Rewrite / edit a commit earlier in history
I'm looking for the recommended strategy to rewrite a commit (in my case split it in two, but there could be other cases) earlier in history. That is basically what can be achieved in git with git rebase -i.
Situation as follows: You work on branch 'mybranch' (locally, has not been published) and realize a while back you made a commit (revision x) that contains work that should have been separated in 2 commits. In my case that was needed because I wanted to branch from that commit the split would introduce. But in general you might want to do that to get a "nicer" history for your branch.
repo
trunk
mybranch
....
My strategy (x is the revision to split, you do the math):
bzr branch trunk mybranch-new
cd mybranch-new
bzr merge -r x ../mybranch
(revert what I don't want to have in the 1st commit)

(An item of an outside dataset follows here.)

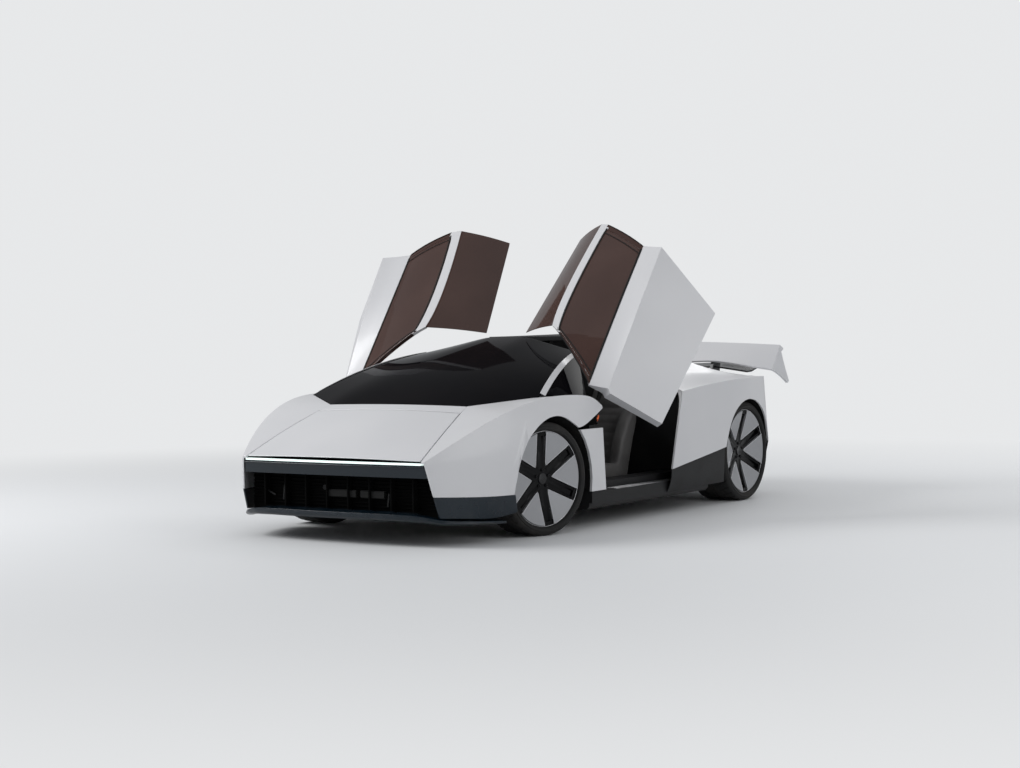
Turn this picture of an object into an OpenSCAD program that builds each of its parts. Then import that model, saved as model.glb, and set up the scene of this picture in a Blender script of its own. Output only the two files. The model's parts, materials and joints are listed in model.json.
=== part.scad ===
// Two-seat wedge supercar with upswinging dihedral doors, standing with its doors open.
// Millimetres. X points forward, Y to the car's left and Z up, from the ground under the middle of the car.

/* [Wheels] */
// Distance of the front axle ahead of the middle of the car
front_axle_x = 1292; // [1288:1:1296]
// Distance of the rear axle behind the middle of the car
rear_axle_x = 1343; // [1338:1:1348]
// Outer radius of the front tyres
front_tyre_r = 346; // [338:1:350]
// Outer radius of the rear tyres
rear_tyre_r = 356; // [348:1:360]
// Tread width of the front tyres
front_tyre_w = 245; // [230:1:250]
// Tread width of the rear tyres
rear_tyre_w = 305; // [290:1:310]
// Radius of the rim flange on the front wheels
front_rim_r = 290; // [282:1:295]
// Radius of the rim flange on the rear wheels
rear_rim_r = 298; // [290:1:302]
// Distance from the car's middle plane to the middle of a front tyre
front_track_half = 826; // [820:1:830]
// Distance from the car's middle plane to the middle of a rear tyre
rear_track_half = 812; // [808:1:816]
// Width of each of the six spokes
spoke_w = 80; // [70:1:88]
// Depth of the front wheels' spokes below the rim's edge
front_dish = 22; // [14:1:26]
// Depth of the rear wheels' spokes below the rim's edge
rear_dish = 46; // [30:1:50]
// Turn of the front wheels' spokes as parked
front_spoke_turn = 36; // [0:1:60]
// Turn of the rear wheels' spokes as parked
rear_spoke_turn = 30; // [0:1:60]
// Radius of the stub axle in each wheel
spindle_r = 30; // [26:1:34]
// Radius of the brake discs
disc_r = 190; // [170:1:200]
// Angle at which the parked front wheels are turned to the car's right
parked_steer = 13; // [0:1:15]

/* [Body] */
// Distance of the light bar's ends ahead of the middle of the car
nose_x = 2235; // [2230:1:2240]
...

bzr revert --forget-merges .
bzr commit -m "newly introduced commit"
bzr merge -r x ../mybranch
(resolve conflicts)
bzr revert --forget-merges .
bzr commit -m "the rest of revision x"
bzr replay -r x+1.. ../mybranch
Of course you can use this strategy to split a commit in arbitrary many smaller commits by always repeating the merge and reverting as necessary. Also by not replaying all of the remaining history, further commits can be edited.
Is this a reasonable strategy to follow or particularly intricate?